Please be advised that the Board has adopted a rule requiring that election notices be posted by the Employer “at least three full working days prior to 12:01am on the day of the election.” Section 103.20(a) of the Board’s Rules. In addition, please be advised that the Board has held Section 103.20(c) of the Board’s Rules requires that the Employer notify the Regional Office at least five full working days prior top 12:01am of the day of the election if it has not received copies of the election notice. Club Demonstration Services, 317 NLRB 349 (1995).

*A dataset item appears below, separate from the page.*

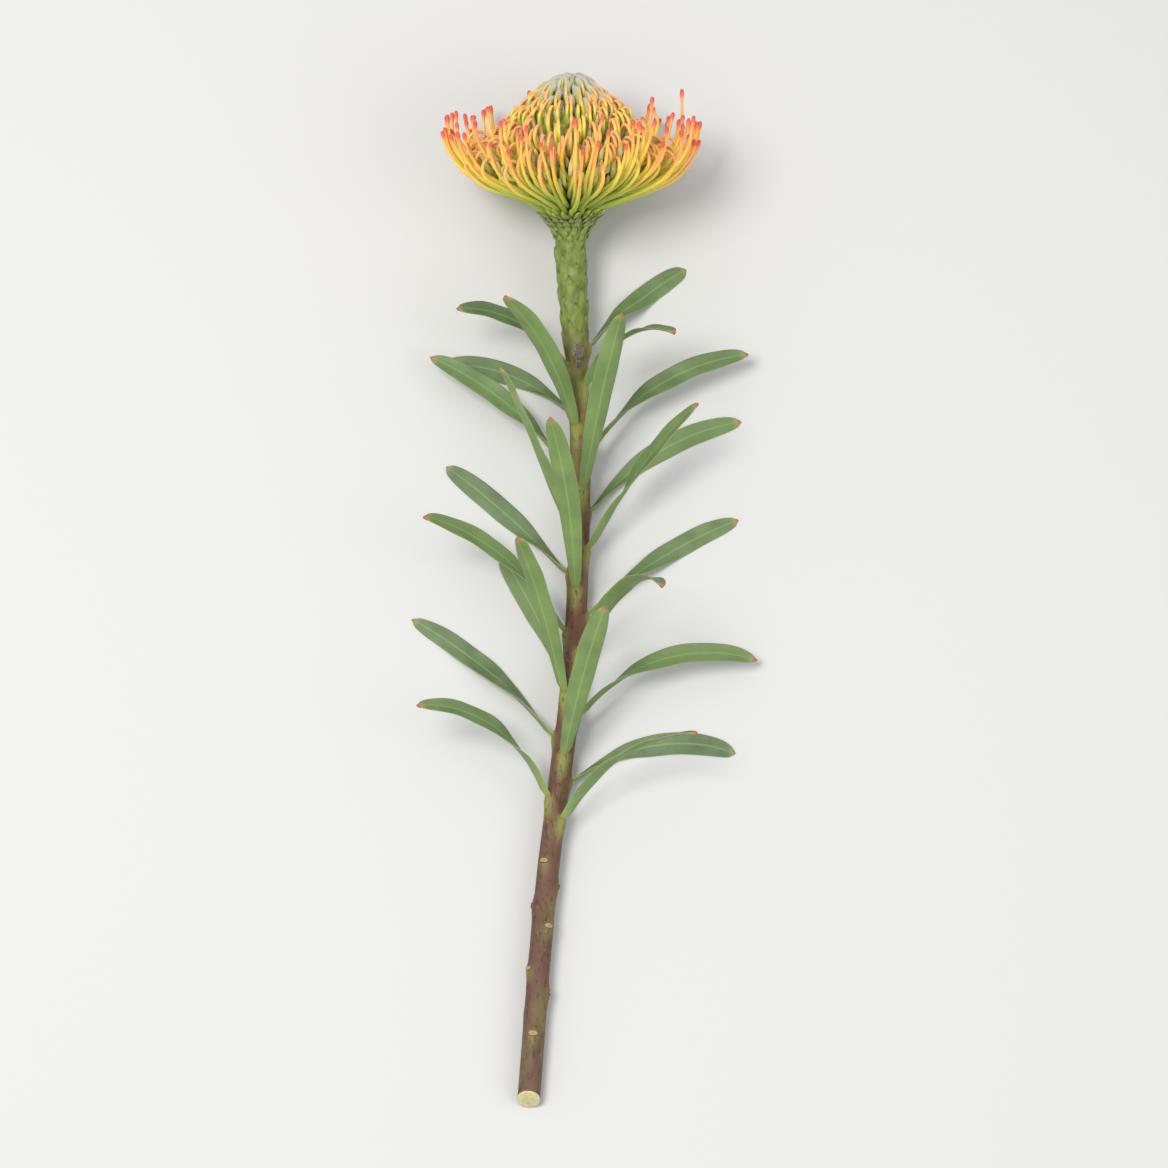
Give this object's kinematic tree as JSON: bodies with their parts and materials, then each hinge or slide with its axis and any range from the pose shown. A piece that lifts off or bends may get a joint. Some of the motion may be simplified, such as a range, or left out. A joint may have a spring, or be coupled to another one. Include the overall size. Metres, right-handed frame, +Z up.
{
  "type": "pincushion protea cut flower",
  "caption": "Cut pincushion protea lying on its side: domed bloom with looped and free curved styles, green neck, narrow leaves up a slender stem.",
  "frame": {"origin": "middle of the box that the flower fills, on the surface that it lies on", "axes": "+Y along the stem towards the bloom, +Z up from the surface, +X to the right seen from above with the bloom at the top"},
  "size_m": [0.1284, 0.3928, 0.0848],
  "materials": {
    "stem": "satin, green at the neck and reddish brown below",
    "bract": "matt, finely hairy",
    "rim_style": "satin, waxy",
    "ring_style": "satin, waxy",
    "floret_bud": "matt, woolly tips",
    "leaf": "satin, leathery",
    "side_bud": "matt, woolly"
  },
  "bodies": {
    "root": {"stem": "stem", "bracts": "bract", "rim_styles": "rim_style", "ring_styles": "ring_style", "bud_dome": "floret_bud", "leaf_01": "leaf", "leaf_02": "leaf", "leaf_03": "leaf", "leaf_04": "leaf", "leaf_05": "leaf", "leaf_06": "leaf", "leaf_07": "leaf", "leaf_08": "leaf", "leaf_09": "leaf", "leaf_10": "leaf", "leaf_11": "leaf", "leaf_12": "leaf", "leaf_13": "leaf", "leaf_14": "leaf", "leaf_15": "leaf", "leaf_16": "leaf", "leaf_17": "leaf", "leaf_18": "leaf", "leaf_19": "leaf", "leaf_20": "leaf", "leaf_21": "leaf", "leaf_22": "leaf", "leaf_23": "leaf", "leaf_24": "leaf", "side_bud_1": "side_bud", "side_bud_2": "side_bud", "side_bud_3": "side_bud"}
  },
  "joints": []
}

In order to assure that all eligible voters may have the opportunity to be informed of the issues in the exercise of their statutory right to vote, all parties to the election should have access to a list of voters and their addresses which may be used to communicate with them. North Macon Health Care Facility, 315 NLRB 359 (1994); Excelsior Underwear, Inc., 156 NLRB 1236 (1966); NLRB v. Wyman Gordon Company, 394 U.S. 759 (l969). Accordingly, as Petitioner has a sufficient showing of interest in the unit found appropriate, it is hereby directed that within 7 days of the date of this Decision, 3 copies of an election eligibility list, containing the full names and addresses of all eligible voters, shall be filed by the Employer with the Regional Director, Region 2, who shall make the list available to all parties to the election. In order to be timely filed, such list must be received in the Regional Office at the address below, on July 7, 2004. No extension of time to file this list may be granted, nor shall the filing of a request for review operate to stay the filing of such list, except in extraordinary circumstances. Failure to comply with this requirement shall be grounds for setting aside the election whenever proper objections are filed.
Under the provisions of Section 102.67 of the Board’s Rules and Regulations, a request for review of this Decision may be filed with the National Labor Relations Board, addressed to the Executive Secretary, Franklin Court, 1099 Fourteenth St., NW, Washington, DC 20570-0001. This request must be received by the Board in Washington by July 14, 2004.